══ RECORDS FOR THE TASK ══

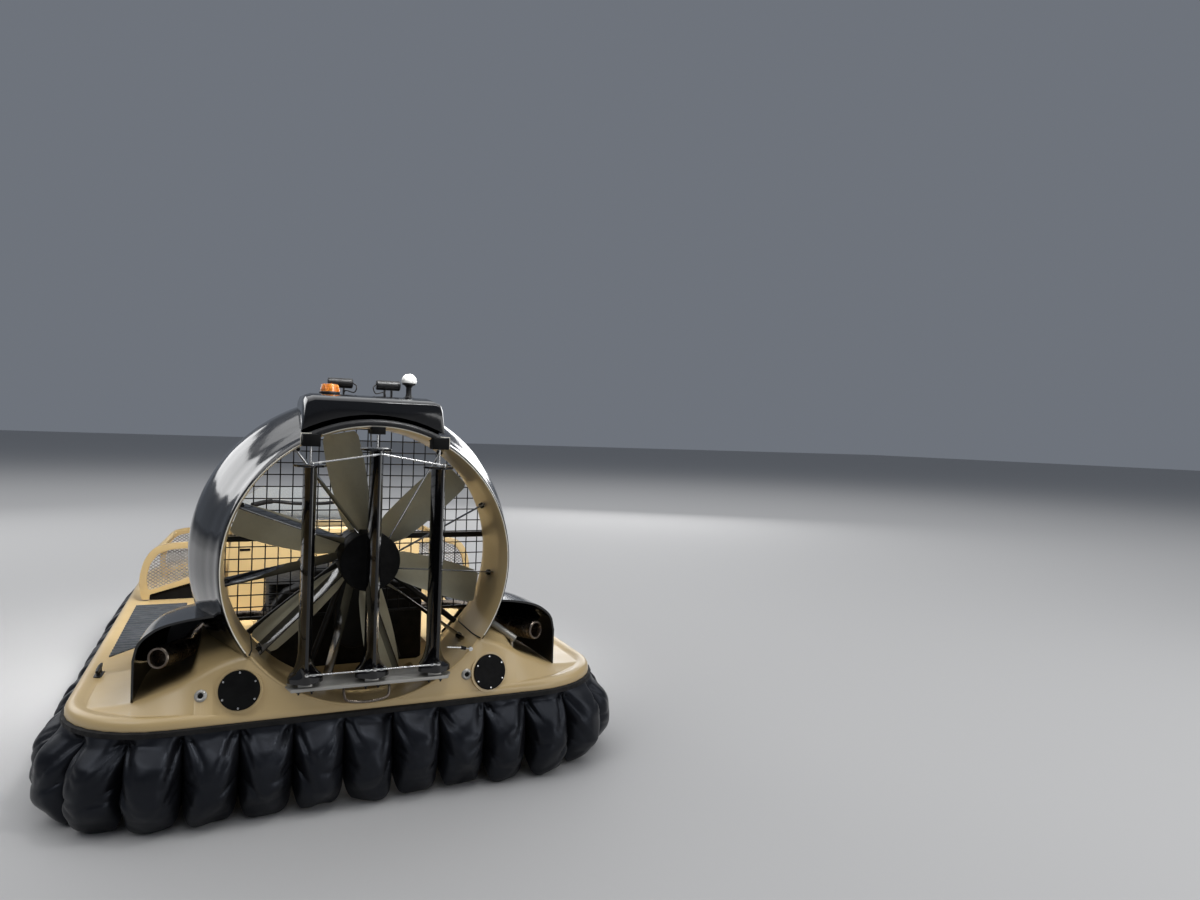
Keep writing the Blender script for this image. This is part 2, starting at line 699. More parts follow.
# %% Walls of the duct
DUCT_INSIDE = ((-2, 512), (90, 503), (280, 503), (340, 512), (400, 534), (470, 562), (530, 592),
               (566, 610))
DUCT_OUTSIDE = ((-6, 518), (10, 524), (50, 533), (100, 548), (150, 562), (200, 578), (300, 607),
                (400, 628), (500, 633), (558, 625))
DUCT_AXIS = place(0, 0, DUCT_Z)


def wall(table, low, high, count, extra=0.0):
    return [(smooth(table, y)[0] + extra, y) for y in steps(low, high, count)]


def bore_core(name):
    inside = wall(DUCT_INSIDE, -2, 566, 44)
    return turned(name, DUCT_AXIS, (0, 1, 0),
                  [(0, -60), (512, -60), *inside, (610, 900), (0, 900)], 144)


def duct_core(name, gap=0.3):
    outside = wall(DUCT_OUTSIDE, -6, 558, 40, gap)
    return turned(name, DUCT_AXIS, (0, 1, 0),
                  [(0, -20), (518, -20), *outside, (625, 900), (0, 900)], 144)


# %% [markdown]
# The hull is sawn where the real one has openings, and split at the seam between its two
# mouldings. Cutting a full shape is simpler than building round the holes, and the edges stay
# true.

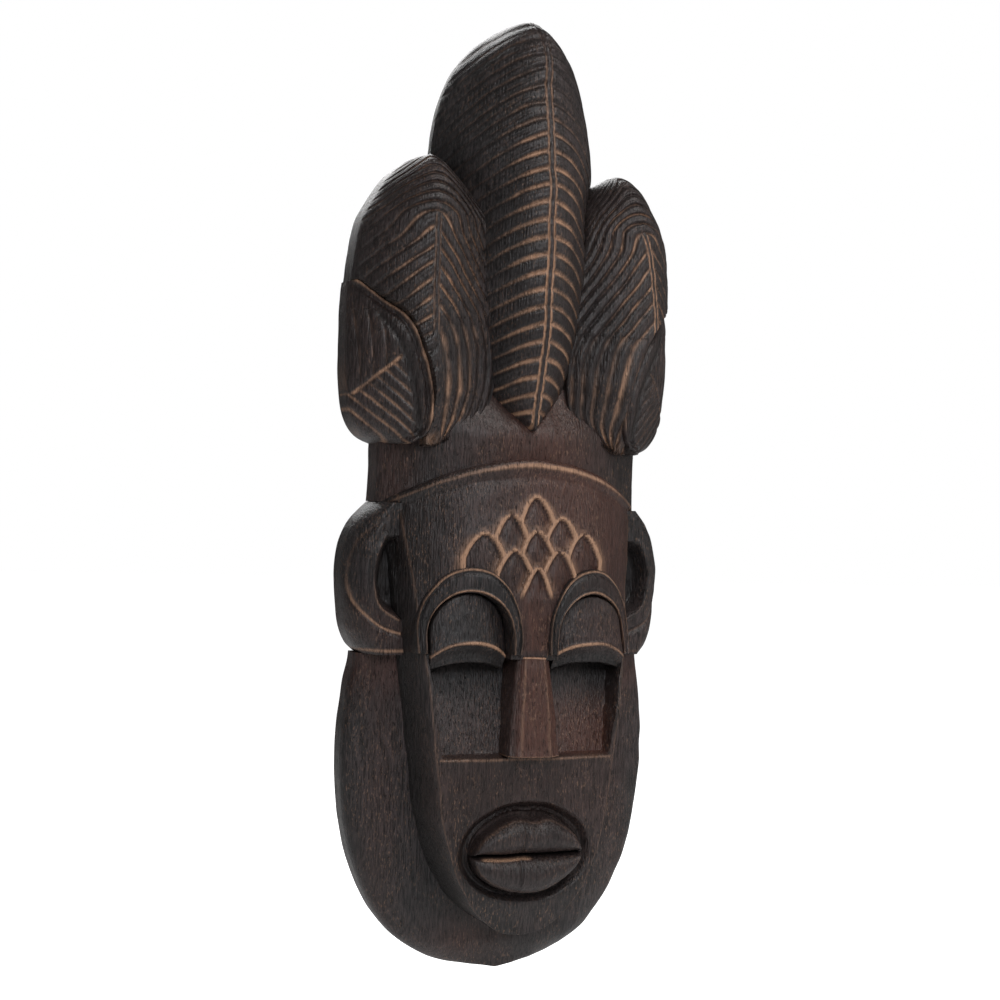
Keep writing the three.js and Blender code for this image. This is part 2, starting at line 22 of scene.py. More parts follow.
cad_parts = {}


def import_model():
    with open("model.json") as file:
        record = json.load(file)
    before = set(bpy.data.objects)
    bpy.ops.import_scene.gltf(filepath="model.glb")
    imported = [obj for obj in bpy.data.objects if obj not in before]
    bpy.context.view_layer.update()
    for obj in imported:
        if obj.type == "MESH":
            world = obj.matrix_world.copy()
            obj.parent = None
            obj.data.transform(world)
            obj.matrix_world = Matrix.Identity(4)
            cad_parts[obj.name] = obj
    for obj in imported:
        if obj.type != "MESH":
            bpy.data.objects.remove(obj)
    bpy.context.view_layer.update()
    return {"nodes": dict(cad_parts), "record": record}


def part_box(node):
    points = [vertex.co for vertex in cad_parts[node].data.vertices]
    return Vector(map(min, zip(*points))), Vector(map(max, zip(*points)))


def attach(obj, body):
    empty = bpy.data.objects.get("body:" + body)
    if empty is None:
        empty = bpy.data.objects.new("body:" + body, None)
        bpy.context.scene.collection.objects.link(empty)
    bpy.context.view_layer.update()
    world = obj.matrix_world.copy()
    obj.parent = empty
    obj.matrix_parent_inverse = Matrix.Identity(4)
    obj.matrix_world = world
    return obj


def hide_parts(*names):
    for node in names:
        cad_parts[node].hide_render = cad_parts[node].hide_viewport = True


LOG = logging.getLogger("mask")
MM = 0.001
Array = np.ndarray
Points = list[tuple[float, float]]


class Hand(Enum):
    """The viewer's side that a paired block lies on."""

    LEFT = -1
    RIGHT = 1

    @property
    def word(self) -> str:
        """The word that starts the names of this side's pieces."""
        return self.name.lower()


class Cut(Enum):
    """Names of the surface attributes that the carving leaves for the finishes: bare wood, painted shade and
    warm colour.
    """

    BARE = "bare"
    PAINTED_SHADE = "painted_shade"
    WARM = "warm"


# ---- number helpers ----


def mix(a: Array | float, b: Array | float, t: Array | float) -> Array | float:
    """Straight blend from a to b."""
    return a + (b - a) * t


def smooth(a: float, b: float, x: Array) -> Array:
    """Eased step from 0 at a to 1 at b."""
    t = np.clip((x - a) / (b - a), 0, 1)
    return t * t * (3 - 2 * t)


def bell(distance: Array, width: float) -> Array:
    """Soft bump, 1 at no distance and near 0 past the width."""
    return np.exp(-((distance / width) ** 2))


def pillow(a: Array) -> Array:
    """Half round: 1 in the middle and 0 at -1 and 1."""
    return np.sqrt(np.clip(1 - a * a, 0, 1))


def vault(a: Array) -> Array:
    """Shallow arch: 1 in the middle and 0 at -1 and 1."""
    return 1 - np.clip(np.abs(a), 0, 1) ** 2


def spread(i: Array, j: Array, seed: float) -> Array:
    """Repeatable scatter value from 0 to 1 for a lattice place."""
    value = np.sin(i * 127.1 + j * 311.7 + seed * 74.7) * 43758.5453
    return value - np.floor(value)


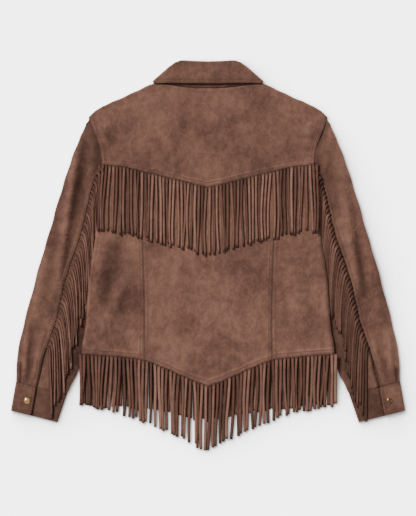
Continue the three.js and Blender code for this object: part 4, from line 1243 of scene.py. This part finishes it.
class Graph:
    """A material's shader graph."""

    def __init__(self, name):
        self.material = bpy.data.materials.new(name)
        self.material.use_nodes = True
        self.tree = self.material.node_tree
        self.shader = self.tree.nodes["Principled BSDF"]

    def feed(self, target, value):
        if isinstance(value, Socket):
            self.tree.links.new(value.output, target)
        else:
            target.default_value = value

    def node(self, kind, inputs, output=0, **settings):
        node = self.tree.nodes.new(kind)
        for key, value in settings.items():
            setattr(node, key, value)
        for key, value in inputs.items():
            self.feed(node.inputs[key], value)
        return Socket(self, node.outputs[output])

    def place(self, shift=(0, 0, 0)):
        spot = self.node("ShaderNodeTexCoord", {}, output="Object")
        return self.node("ShaderNodeVectorMath", {0: spot, 1: shift}, operation="ADD")

    def noise(self, spot, scale, detail=2.0, roughness=0.5, distortion=0.0):
        inputs = {"Vector": spot, "Scale": scale, "Detail": detail, "Roughness": roughness,
                  "Distortion": distortion}
        return self.node("ShaderNodeTexNoise", inputs)

    def spread(self, value, low, high):
        """Stretches a value so that low and high become 0 and 1."""
        inputs = {"Value": value, "From Min": low, "From Max": high}
        return self.node("ShaderNodeMapRange", inputs, interpolation_type="SMOOTHSTEP")

    def mix(self, share, first, second):
        return self.node("ShaderNodeMix", {0: share, 6: first, 7: second}, output=2,
                         data_type="RGBA")

    def bump(self, height, distance, strength=1.0):
        return self.node("ShaderNodeBump", {"Height": height, "Distance": distance,
                                            "Strength": strength})


def shaded(tone, brightness):
    return tuple(channel * brightness for channel in tone[:3]) + (1,)


# The suede's colours: brushed down, plain and brushed up
SUEDE_DARK = colour(95, 66, 56)
SUEDE_PLAIN = colour(124, 88, 75)
SUEDE_LIGHT = colour(146, 107, 89)
# The colour that painted shade darkens the suede towards
SUEDE_SHADE = colour(36, 21, 17)
CLOUD_SCALE, PATCH_SCALE, NAP_SCALE, GRAIN_SCALE = 9, 75, 620, 1700
CLOUD_SHARE, PATCH_SHARE, NAP_SHARE = 0.42, 0.4, 0.18
DARK_TO_PLAIN, PLAIN_TO_LIGHT = (0.1, 0.6), (0.45, 0.95)
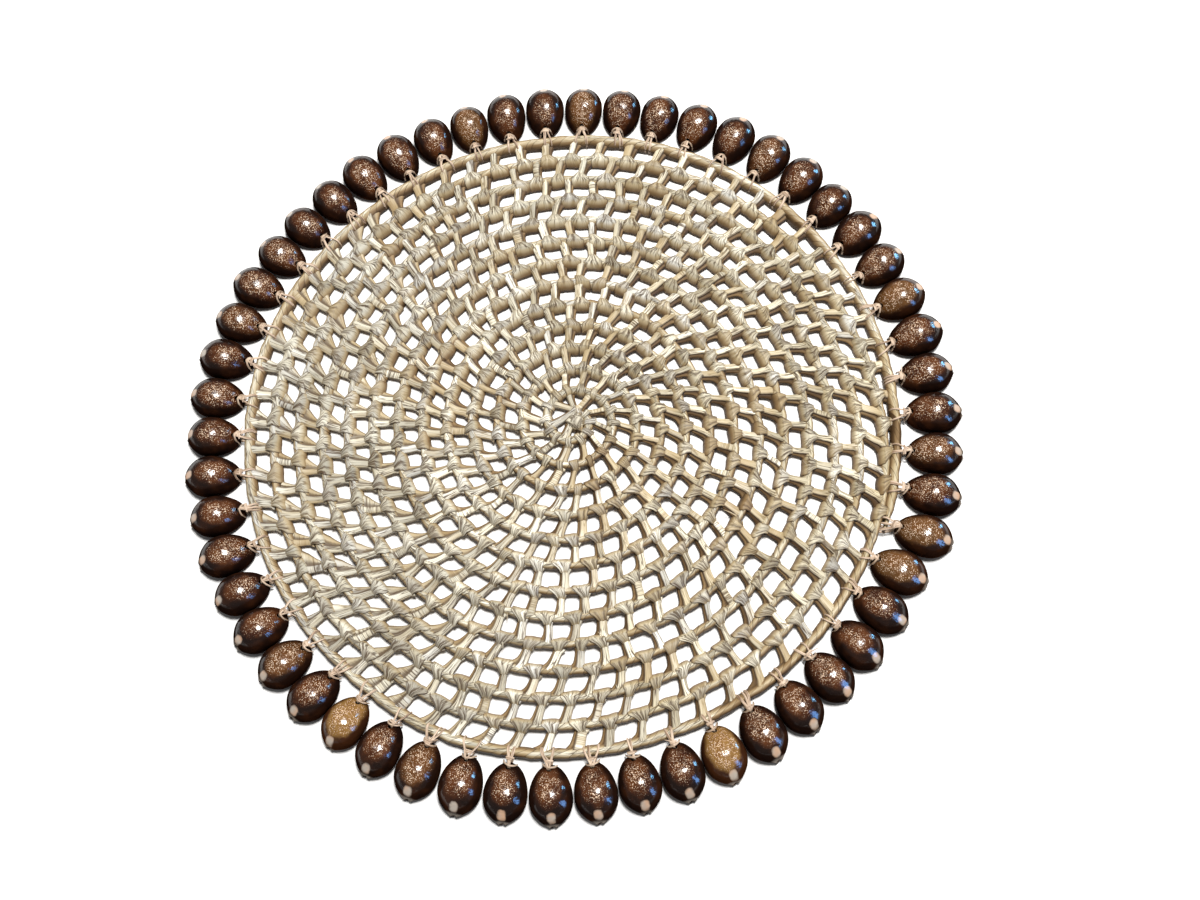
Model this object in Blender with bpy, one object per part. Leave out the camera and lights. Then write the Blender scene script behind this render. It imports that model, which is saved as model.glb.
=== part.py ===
"""Round openwork placemat of coiled palm leaf, edged with cowries tied on with raffia.

One leaf-wrapped coil winds outwards clockwise from the middle. Spaced upright stitches, the
posts, hold each row of it to the row inside, and the gaps between them go right through. The
gaps are drawn at about 1.4 times their real pitch, so that they number under 300. Everything
lies flat on the table plane z = 0, and all sizes are in metres.
"""

import math
import random

import bmesh
import bpy
from mathutils import Vector
from mathutils.geometry import delaunay_2d_cdt

TAU = 2 * math.pi
SEED = 54

# The coil in plan
RIM_RADIUS = 0.1646          # middle of the outermost row, before its bulges
SPIRAL_MIDDLE = (0.0033, 0.0022)
COIL_TURNS = 9.65
COIL_END = math.radians(-31)  # where the last row runs out
RUN_OUT = 0.14               # share of a turn over which the last row narrows
RUN_OUT_STEP = 0.29          # what is left of its width at its end
STEP_FADE = 0.35             # share of a turn that takes the rim out again past that end
FIRST_POST_TURN = 1.02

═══

• [BRIEF] Copy out all lines above that include the string "with".

• [THE SOLUTION]
    with open("model.json") as file:
Model this object in Blender with bpy, one object per part. Leave out the camera and lights. Then write the Blender scene script behind this render. It imports that model, which is saved as model.glb.
"""Round openwork placemat of coiled palm leaf, edged with cowries tied on with raffia.